Six New Jersey Women get Industrial Silicone Injections…and big problems.

Here’s a story from CBS News – it belongs in the “You’ve got to be kidding me ” file. These women had buttock injections from a bogus MD in a hotel room. With bathroom-type silicone caulking. In large volumes. This story did not end well.

Astute (no pun intended) readers of this blog should recognize several “red-flags” already…..


Women Hospitalized After Fake Silicone Injections: 6 Individuals Thought They Were Improving Their Curves But Ended Up Getting Tumor-Like Infections Instead

J-Lo and Kim Kardashian have curves women would kill for. This may have been the shapely image six New Jersey women were trying to achieve when they got injections from bogus medical providers to enhance their behinds, but instead ended up in hospitals with severe tumor-like infections.

“The product used was, first of all, not manufactured with the intention to inject into the body,” Dr. Steven Marcus of NJ Poison Control told CBS station WCBS-TV.

Health officials believe bathroom caulk may have been used in the injections. It’s made from silicone and used to seal cracks in tubs and tiles in bathrooms.

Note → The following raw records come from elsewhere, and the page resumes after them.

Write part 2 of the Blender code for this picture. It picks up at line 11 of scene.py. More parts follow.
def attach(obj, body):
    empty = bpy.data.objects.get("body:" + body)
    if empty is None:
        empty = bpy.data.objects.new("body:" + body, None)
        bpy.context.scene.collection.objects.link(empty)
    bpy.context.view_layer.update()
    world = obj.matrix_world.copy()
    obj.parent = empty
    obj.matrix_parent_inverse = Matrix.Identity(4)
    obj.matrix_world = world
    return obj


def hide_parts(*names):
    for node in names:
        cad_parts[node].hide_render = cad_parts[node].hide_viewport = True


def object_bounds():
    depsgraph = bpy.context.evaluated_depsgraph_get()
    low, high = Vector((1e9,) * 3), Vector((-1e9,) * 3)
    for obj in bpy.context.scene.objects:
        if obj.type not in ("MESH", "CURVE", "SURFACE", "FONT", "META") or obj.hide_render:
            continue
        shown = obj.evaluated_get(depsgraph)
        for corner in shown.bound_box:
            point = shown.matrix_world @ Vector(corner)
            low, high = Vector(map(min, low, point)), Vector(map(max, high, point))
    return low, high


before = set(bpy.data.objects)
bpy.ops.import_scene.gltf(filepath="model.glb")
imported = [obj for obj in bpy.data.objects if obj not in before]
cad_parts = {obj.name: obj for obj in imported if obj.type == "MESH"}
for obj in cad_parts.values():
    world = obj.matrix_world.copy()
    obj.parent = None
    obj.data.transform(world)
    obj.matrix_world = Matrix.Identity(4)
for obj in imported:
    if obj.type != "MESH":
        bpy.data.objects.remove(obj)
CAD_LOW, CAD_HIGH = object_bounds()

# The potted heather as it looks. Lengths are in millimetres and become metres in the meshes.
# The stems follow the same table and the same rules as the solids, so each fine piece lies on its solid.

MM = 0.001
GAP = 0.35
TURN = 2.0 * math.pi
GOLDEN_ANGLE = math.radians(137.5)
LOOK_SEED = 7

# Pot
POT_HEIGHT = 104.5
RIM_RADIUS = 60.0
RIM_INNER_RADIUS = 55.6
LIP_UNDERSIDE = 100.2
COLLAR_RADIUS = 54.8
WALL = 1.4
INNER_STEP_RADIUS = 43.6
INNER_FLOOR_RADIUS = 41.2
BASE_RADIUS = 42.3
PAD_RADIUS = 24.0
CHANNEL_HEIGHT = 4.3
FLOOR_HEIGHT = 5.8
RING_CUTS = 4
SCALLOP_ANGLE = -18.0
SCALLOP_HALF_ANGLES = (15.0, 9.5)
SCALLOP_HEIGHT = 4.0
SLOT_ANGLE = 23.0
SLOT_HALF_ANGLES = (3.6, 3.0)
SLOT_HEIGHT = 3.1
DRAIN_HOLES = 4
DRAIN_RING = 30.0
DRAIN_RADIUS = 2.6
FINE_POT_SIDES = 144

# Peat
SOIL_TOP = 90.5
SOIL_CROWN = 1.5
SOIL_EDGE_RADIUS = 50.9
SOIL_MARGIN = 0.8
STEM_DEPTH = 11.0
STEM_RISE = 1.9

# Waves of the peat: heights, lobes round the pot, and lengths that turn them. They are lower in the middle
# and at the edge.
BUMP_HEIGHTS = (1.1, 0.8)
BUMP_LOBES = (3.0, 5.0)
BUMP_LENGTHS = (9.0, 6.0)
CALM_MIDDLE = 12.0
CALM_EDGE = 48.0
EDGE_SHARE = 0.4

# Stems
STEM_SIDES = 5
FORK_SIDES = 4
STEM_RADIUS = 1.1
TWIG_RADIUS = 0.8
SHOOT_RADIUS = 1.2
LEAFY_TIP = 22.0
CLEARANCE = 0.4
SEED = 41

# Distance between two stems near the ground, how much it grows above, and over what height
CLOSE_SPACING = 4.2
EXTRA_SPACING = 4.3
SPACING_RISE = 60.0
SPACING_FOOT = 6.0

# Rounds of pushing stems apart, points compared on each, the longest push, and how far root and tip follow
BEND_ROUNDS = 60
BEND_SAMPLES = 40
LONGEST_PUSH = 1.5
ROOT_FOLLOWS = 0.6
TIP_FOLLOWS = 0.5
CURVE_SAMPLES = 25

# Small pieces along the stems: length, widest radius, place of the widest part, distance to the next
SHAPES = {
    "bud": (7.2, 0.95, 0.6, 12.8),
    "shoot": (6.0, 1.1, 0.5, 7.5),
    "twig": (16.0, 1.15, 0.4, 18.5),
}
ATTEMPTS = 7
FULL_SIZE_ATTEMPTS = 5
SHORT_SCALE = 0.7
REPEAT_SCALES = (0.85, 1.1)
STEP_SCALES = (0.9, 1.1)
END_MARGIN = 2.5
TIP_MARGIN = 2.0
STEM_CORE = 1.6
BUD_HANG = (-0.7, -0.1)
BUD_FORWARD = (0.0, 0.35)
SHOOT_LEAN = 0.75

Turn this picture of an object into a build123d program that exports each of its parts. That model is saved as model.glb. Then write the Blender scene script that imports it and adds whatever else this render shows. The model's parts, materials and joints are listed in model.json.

Poison control officials said the women were lucky to be alive. “You could inject this into a vein, and then that substance floating in your bloodstream could damage your heart, your brain, you could have a stroke from it,” Marcus said.

The women, five of them from Essex County, apparently got the injections in motel and hotel rooms. The Board of Medical Examiners was investigating to see if they all got it from the same unlicensed provider.

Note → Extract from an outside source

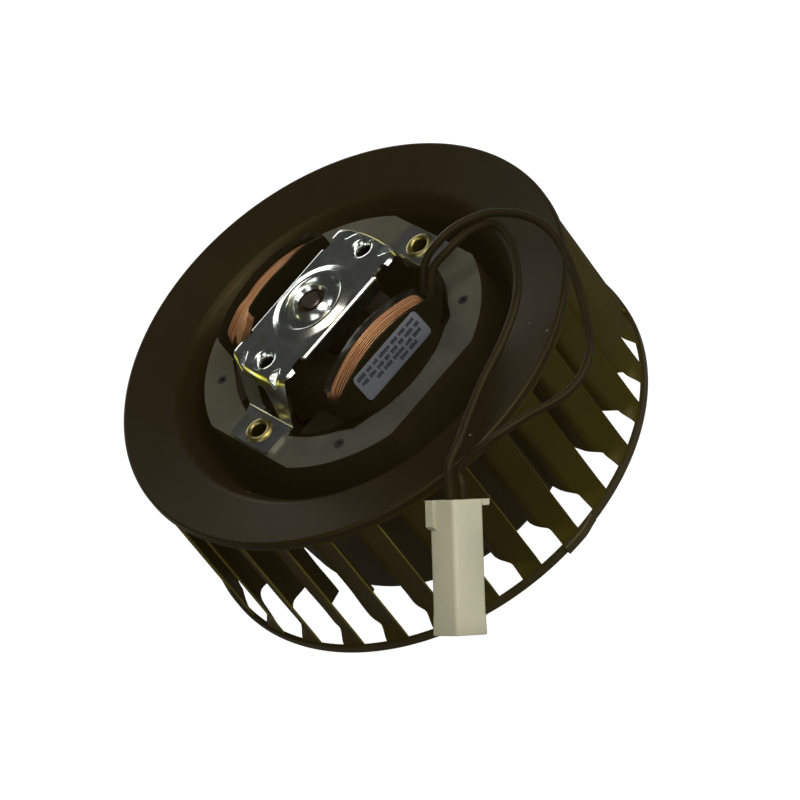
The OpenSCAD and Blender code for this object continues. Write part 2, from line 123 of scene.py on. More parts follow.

“I was thinking about doing that,” for a more plump buttocks, said Joan Sorbino of Newark, but she’s thankful she didn’t. “Very scary,” she said.

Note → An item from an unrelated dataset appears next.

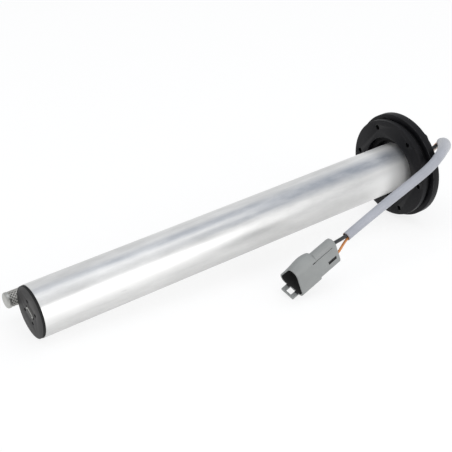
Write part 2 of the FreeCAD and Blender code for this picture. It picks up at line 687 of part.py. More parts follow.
def cord_path(points, label):
    """Straight runs joined by tangent arcs, as one wire; prints each arc's radius."""
    joints = []
    start = points[0]
    radii = []
    for before, corner, after in zip(points, points[1:], points[2:]):
        arrive = (corner - before).normalize()
        leave = (after - corner).normalize()
        half = arrive.getAngle(leave) / 2
        shorter = min((corner - before).Length, (after - corner).Length)
        reach = ARC_SHARE * shorter
        radii.append(reach / math.tan(half))
        first = corner - arrive * reach
        last = corner + leave * reach
        inward = (leave - arrive).normalize()
        depth = reach / math.tan(half) * (1 / math.cos(half) - 1)
        joints.append(Part.LineSegment(start, first).toShape())
        joints.append(Part.Arc(first, corner + inward * depth, last).toShape())
        start = last
    joints.append(Part.LineSegment(start, points[-1]).toShape())
    print(label, "radii", " ".join("%.1f" % radius for radius in radii))
    return Part.Wire(joints)


def sweep(path, outer):
    """Round solid along a wire."""
    first = path.Edges[0]
    start = first.Vertexes[0].Point
    heading = first.tangentAt(first.FirstParameter)
    ring = Part.Wire([Part.Circle(start, heading, outer / 2).toShape()])
    shape = path.makePipeShell([ring], True, False)
    expected = math.pi * outer ** 2 / 4 * path.Length
    print("  length %.1f volume %.3f of expected" % (path.Length, abs(shape.Volume) / expected))
    return shape


def beside(points, offset):
    """The same route shifted sideways by a vector that turns with the route."""
    shift = offset
    shifted = [points[0] + shift]
    for before, corner, after in zip(points, points[1:], points[2:]):
        arrive = (corner - before).normalize()
        leave = (after - corner).normalize()
        turned = FreeCAD.Rotation(arrive, leave).multVec(shift)
        slide = turned.dot(arrive) / (1 + arrive.dot(leave))
        shifted.append(corner + shift + arrive * slide)
        shift = turned
    shifted.append(points[-1] + shift)
    return shifted


def cavity_place(number):
    """Centre of one contact cavity in the connector's section."""
    angle = math.radians(90 + 120 * number)
    reach = size("cavity_offset")
    return reach * math.cos(angle), size("cavity_rise") + reach * math.sin(angle)


def build_lead():
    """Grey sleeve and the three wires inside it, from the board to the connector."""
    head = [FreeCAD.Vector(*point) for point in BUNDLE_HEAD]
    route = [FreeCAD.Vector(*point) for point in SLEEVE_ROUTE]
    path = cord_path(route, "sleeve")
    sleeve = doc.addObject("Part::Feature", "sleeve_solid")
    sleeve.Shape = sweep(path, size("sleeve_outer")).cut(sweep(path, size("sleeve_bore")))
    finish_piece(sleeve, "cable_sleeve", FreeCAD.Placement())

    bundle = list(reversed(head + route))
    heading = (bundle[1] - bundle[0]).normalize()
    wires = (("black_wire", "black_wire"), ("white_wire", "thin_wire"),
             ("orange_wire", "thin_wire"))
    for number, (name, thickness) in enumerate(wires):
        x, y = cavity_place(number)
        outward = PLUG.Rotation.multVec(FreeCAD.Vector(x, y - size("cavity_rise"), 0))
        outward = (outward - heading * outward.dot(heading)).normalize()
        points = []
        for depth, spread in TAIL_STEPS:
            points.append(PLUG.multVec(FreeCAD.Vector(x * spread, y * spread, depth)))
        points += beside(bundle, outward * size("bundle_offset"))
        wire = doc.addObject("Part::Feature", name + "_solid")
        wire.Shape = sweep(cord_path(points, name), size(thickness))
        finish_piece(wire, name, FreeCAD.Placement())


def section_circles(part):
    """Centres and radii of a connector section's corners: apex, far base, near base."""
    rise, half = size(part + "_apex_rise"), size(part + "_base_half")
    drop, corner = size(part + "_base_drop"), size(part + "_base_radius")
    return [(FreeCAD.Vector(0, rise, 0), size(part + "_apex_radius")),
            (FreeCAD.Vector(-half, -drop, 0), corner), (FreeCAD.Vector(half, -drop, 0), corner)]


def side_normal(first, second):
    """Angle of the outward normal of the line that touches two corner circles."""
    step = second[0] - first[0]
    lean = math.acos((first[1] - second[1]) / step.Length)
    return math.atan2(step.y, step.x) - lean


def section_sketch(body, name, height, part, inset="0"):
    """Connector section on the body's XY plane: a hump over a flat base, corners rounded."""
    sketch = body.newObject("Sketcher::SketchObject", name)
    sketch.AttachmentSupport = [(origin_part(body, "XY_Plane"), "")]
    sketch.MapMode = "FlatFace"
    sketch.setExpression("AttachmentOffset.Base.x", cell(part + "_shift"))
    sketch.setExpression("AttachmentOffset.Base.z", height)
    corners = section_circles(part)
    normals = []
    for number in range(3):
        normals.append(side_normal(corners[number], corners[(number + 1) % 3]))
    arcs = []
    for number, (centre, radius) in enumerate(corners):
        start, finish = normals[number - 1], normals[number]
        while finish < start:
            finish += 2 * math.pi
        circle = Part.Circle(centre, FreeCAD.Vector(0, 0, 1), radius)
        arcs.append(sketch.addGeometry(Part.ArcOfCircle(circle, start, finish), False))
    for number in range(3):
        following = (number + 1) % 3
        start = sketch.getPoint(arcs[number], 2)
        finish = sketch.getPoint(arcs[following], 1)
        line = sketch.addGeometry(Part.LineSegment(start, finish), False)
        sketch.addConstraint(Sketcher.Constraint("Tangent", arcs[number], 2, line, 1))
        sketch.addConstraint(Sketcher.Constraint("Tangent", line, 2, arcs[following], 1))
    sketch.addConstraint(Sketcher.Constraint("PointOnObject", arcs[0], 3, -2))
    places = [(0, "DistanceY", "%s_apex_rise"), (1, "DistanceX", "-sizes.%s_base_half"),
              (1, "DistanceY", "-sizes.%s_base_drop"), (2, "DistanceX", "%s_base_half"),
              (2, "DistanceY", "-sizes.%s_base_drop")]
    for number, axis, text in places:
        centre = corners[number][0]
        value = centre.x if axis == "DistanceX" else centre.y
        label = "%s_%d" % (axis, number)
        index = sketch.addConstraint(Sketcher.Constraint(axis, -1, 1, arcs[number], 3, value))
        sketch.renameConstraint(index, label)
        formula = text % part if text.startswith("-") else "sizes." + text % part
        sketch.setExpression("Constraints." + label, formula)
    sketch.addConstraint(Sketcher.Constraint("Equal", arcs[1], arcs[2]))
    for number, alias in ((0, "apex_radius"), (1, "base_radius")):
        index = sketch.addConstraint(
            Sketcher.Constraint("Radius", arcs[number], corners[number][1]))
        sketch.renameConstraint(index, alias)
        sketch.setExpression("Constraints." + alias, "sizes.%s_%s - %s" % (part, alias, inset))
    return sketch


def box(name, length, width, height, x, y, z):
    """A Part::Box bound to the sizes."""
    item = doc.addObject("Part::Box", name)
    item.setExpression("Length", length)
    item.setExpression("Width", width)
    item.setExpression("Height", height)
    item.setExpression("Placement.Base.x", x)
    item.setExpression("Placement.Base.y", y)
    item.setExpression("Placement.Base.z", z)
    return item


def side_marks():
    """The long slit and the short pocket along the connector's near side."""
    lean = side_normal(*reversed(section_circles("rear")[::2]))
    near = section_circles("rear")[2]
    foot = near[0] + FreeCAD.Vector(math.cos(lean), math.sin(lean), 0) * near[1]
    along = FreeCAD.Vector(-math.sin(lean), math.cos(lean), 0)
    marks = []
    for name in ("slit", "slot_pocket"):
        where = foot + along * size(name + "_rise") + FreeCAD.Vector(size("rear_shift"), 0, 0)
        depth, width = cell(name + "_depth"), cell(name + "_width")
        mark = box(name, "2 * " + depth, width, cell(name + "_length"), "-" + depth,
                   "-%s / 2" % width, cell(name + "_start"))
        turned = doc.addObject("Part::Compound", name + "_placed")
        turned.Links = [mark]
        turn = FreeCAD.Rotation(FreeCAD.Vector(0, 0, 1), math.degrees(lean))
        turned.Placement = FreeCAD.Placement(where, turn)
        marks.append(turned)
    return marks


def build_connector():
    """Three-pin connector: housing, wire seals, pins and the wedge that locks the pins."""
    shroud_foot = cell("plug_rear_length")
    length = "(sizes.plug_rear_length + sizes.plug_shroud_length)"
    mouth_floor = "(%s - sizes.plug_mouth_depth)" % length
    high = "(sizes.cavity_rise + sizes.cavity_offset)"
    low = "(sizes.cavity_rise - sizes.cavity_offset / 2)"
    wide = "(sizes.cavity_offset * cos(30deg))"
    places = [("0", high), ("-" + wide, low), (wide, low)]
    pin_gap = "(sizes.pin_outer + 2 * sizes.running_gap)"
    body = doc.addObject("PartDesign::Body", "housing_body")
    rear = section_sketch(body, "rear_sketch", "0", "rear")
    pad(body, "rear_pad", rear, "sizes.plug_rear_length")
    front = section_sketch(body, "shroud_sketch", shroud_foot, "shroud")
    pad(body, "shroud_pad", front, "sizes.plug_shroud_length")
    mouth = section_sketch(body, "mouth_sketch", mouth_floor, "shroud", cell("plug_wall"))
    pocket(body, "mouth_pocket", mouth, "sizes.plug_mouth_depth + 1")
    cavities = circle_sketch(body, "cavity_sketch", "-1",
                             [(cell("cavity_bore"), x, y) for x, y in places])
    pocket(body, "cavity_pocket", cavities, "sizes.cavity_depth + 1")
    pin_holes = circle_sketch(body, "pin_hole_sketch", "-1", [(pin_gap, x, y) for x, y in places])
    pocket(body, "pin_hole_pocket", pin_holes, "%s + 2" % length)

    base = "(sizes.shroud_base_drop + sizes.shroud_base_radius)"
    tongue_foot = "-%s - sizes.tongue_thick + sizes.plug_wall" % base
    tongue = box("tongue", cell("tongue_width"), cell("tongue_thick"),
                 "sizes.plug_shroud_length + sizes.tongue_reach", "-sizes.tongue_width / 2",
                 tongue_foot, shroud_foot)
    window = box("window", cell("window_width"), "sizes.tongue_thick + 4",
                 cell("window_length"), "-sizes.window_width / 2", "%s - 2" % tongue_foot,
                 "%s + sizes.tongue_reach - sizes.window_length - 1.2" % length)
    rail_drop = "(sizes.rear_base_drop + sizes.rear_base_radius)"
    rail = box("rail", "sizes.tongue_width - 2", "sizes.tongue_thick", "sizes.plug_rear_length",
               "-(sizes.tongue_width - 2) / 2", "-%s - sizes.tongue_thick + 0.6" % rail_drop, "0")
    blank = fuse("housing_blank", [body, tongue, rail])
    cutters = fuse("housing_cutters", [window] + side_marks())
    finish_piece(cut("housing_cut", blank, cutters), "connector_housing", PLUG)

    seals = []
    pins = []
    for number, (x, y) in enumerate(places):
        wire = cell("black_wire") if number == 0 else cell("thin_wire")
        seals.append(tube("seal_%d" % number, cell("cavity_bore"), wire,
                          "sizes.seal_length + sizes.seal_stand", "-sizes.seal_stand", x, y))
        pins.append(rod("pin_%d" % number, cell("pin_outer"), cell("pin_length"),
                        "3", x, y))
    finish_piece(fuse("seals", seals), "wire_seals", PLUG)
    finish_piece(fuse("pins", pins), "terminal_pins", PLUG)

    wedge_body = doc.addObject("PartDesign::Body", "wedge_body")
    outline = section_sketch(wedge_body, "wedge_sketch", mouth_floor, "shroud",
                             "(sizes.plug_wall + sizes.wedge_gap)")
    pad(wedge_body, "wedge_pad", outline, cell("wedge_thick"))
    holes = circle_sketch(wedge_body, "wedge_hole_sketch", "%s - 1" % mouth_floor,
                          [(pin_gap, x, y) for x, y in places])
    pocket(wedge_body, "wedge_hole_pocket", holes, "sizes.wedge_thick + 2")
    finish_piece(wedge_body, "wedge_lock", PLUG)


def build_outer_tube():
    """Outer tube, drilled for the air vent on the hidden side."""
    shell = tube("tube", cell("tube_outer"), TUBE_BORE, cell("tube_length"), cell("cap_rim"))
    drill = rod("vent_drill", cell("tube_vent"), "sizes.tube_outer",
                "%s - sizes.tube_vent_drop" % SEAT)
    drill.Placement.Rotation = FreeCAD.Rotation(FreeCAD.Vector(0, 1, 0), 90)
    turned = turned_about_axis("vent_tool", [drill], cell("tube_vent_turn"))
    finish_piece(cut("tube_cut", shell, turned), "outer_tube", LAY)


def check_document():
    """Stop if any object failed or any piece is not sound."""
    for item in doc.Objects:
        if "Invalid" in item.State or "Error" in item.State:
            raise RuntimeError("%s is %s" % (item.Name, item.State))
    for name, piece in pieces.items():
        shape = piece.Shape
        if shape.isNull() or not shape.isValid() or not shape.Solids:
            raise RuntimeError("%s has no sound shape" % name)


def export_pieces():
    """Write every piece to its own file."""
    os.makedirs("parts", exist_ok=True)
    for name, piece in pieces.items():
        piece.Shape.exportStep(os.path.join("parts", name + ".step"))


build_outer_tube()
build_cap_and_clip()
build_sensing()
build_head()
build_suction()
build_lead()
build_connector()
doc.recompute()
check_document()
export_pieces()
for name, piece in pieces.items():
    print("%-20s solids %d volume %10.1f" % (name, len(piece.Shape.Solids), piece.Shape.Volume))
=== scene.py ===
"""Looks of a lying tank level sender: finishes for every solid, the lead and the wire cloth."""

import json
import logging
import math
from dataclasses import dataclass
from enum import Enum
from typing import Callable, Dict, List, Optional, Sequence, Tuple, Union

import bmesh
import bpy
from mathutils import Matrix, Quaternion, Vector


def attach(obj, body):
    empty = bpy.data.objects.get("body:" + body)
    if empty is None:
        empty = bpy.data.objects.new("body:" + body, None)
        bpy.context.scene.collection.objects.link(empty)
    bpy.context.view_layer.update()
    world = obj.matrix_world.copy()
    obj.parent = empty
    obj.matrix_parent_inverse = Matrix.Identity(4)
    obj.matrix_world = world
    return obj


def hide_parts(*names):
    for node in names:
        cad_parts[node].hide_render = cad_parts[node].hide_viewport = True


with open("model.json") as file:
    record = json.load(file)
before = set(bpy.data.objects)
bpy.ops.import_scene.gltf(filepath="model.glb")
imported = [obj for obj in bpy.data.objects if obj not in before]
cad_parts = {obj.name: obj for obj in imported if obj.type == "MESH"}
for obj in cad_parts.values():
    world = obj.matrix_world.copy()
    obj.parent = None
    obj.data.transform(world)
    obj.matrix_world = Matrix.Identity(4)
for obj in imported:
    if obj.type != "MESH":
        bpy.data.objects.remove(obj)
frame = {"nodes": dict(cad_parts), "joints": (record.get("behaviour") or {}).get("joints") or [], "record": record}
LOG = logging.getLogger("tank_level_sender")
MM = 0.001
PER_METRE = 1000.0
WELD = 0.00001
FINE_WELD = 0.000001
FLAT_ANGLE = math.radians(2)
SHARP_ANGLE = math.radians(40)
SENDER = "sender"
Colour = Tuple[float, float, float]
Span = Tuple[float, float]
Triple = Tuple[float, float, float]
Number = Union[float, "Field"]


def part_way(value: float, low: float, high: float) -> float:
    """Part of the way from low to high, kept between 0 and 1."""
    return min(1.0, max(0.0, (value - low) / (high - low)))


def toned(colour: Colour, times: float) -> Colour:
    """A colour made darker or lighter, with no part above 1."""
    return tuple(min(1.0, part * times) for part in colour)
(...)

“If you have somebody whose entire buttock is injected with this material, you occasionally will need to do a fairly radical incision as if it were a cancer,” said Dr. Mark Granick, chief plastic surgeon at University Hospital. “Plastic surgeons don’t inject large volumes of anything in anybody. It’s just not safe. You can have a buttock implant put in. Some doctors will do that, and buttock implants are also well-tested and relatively safe, although they do have a separate set of complications,” Granick said.

With any kind of procedure, you should always check with the American Society of Plastic Surgeons to make sure your surgeon is legitimate.

(Dr. Fiala’s note: In addition, only FDA-approved, medical-grade products should ever be used for any kind of injection. In general, for buttock augmentation procedures, I recommend fat grafting techniques or appropriately designed and approved buttock implants.)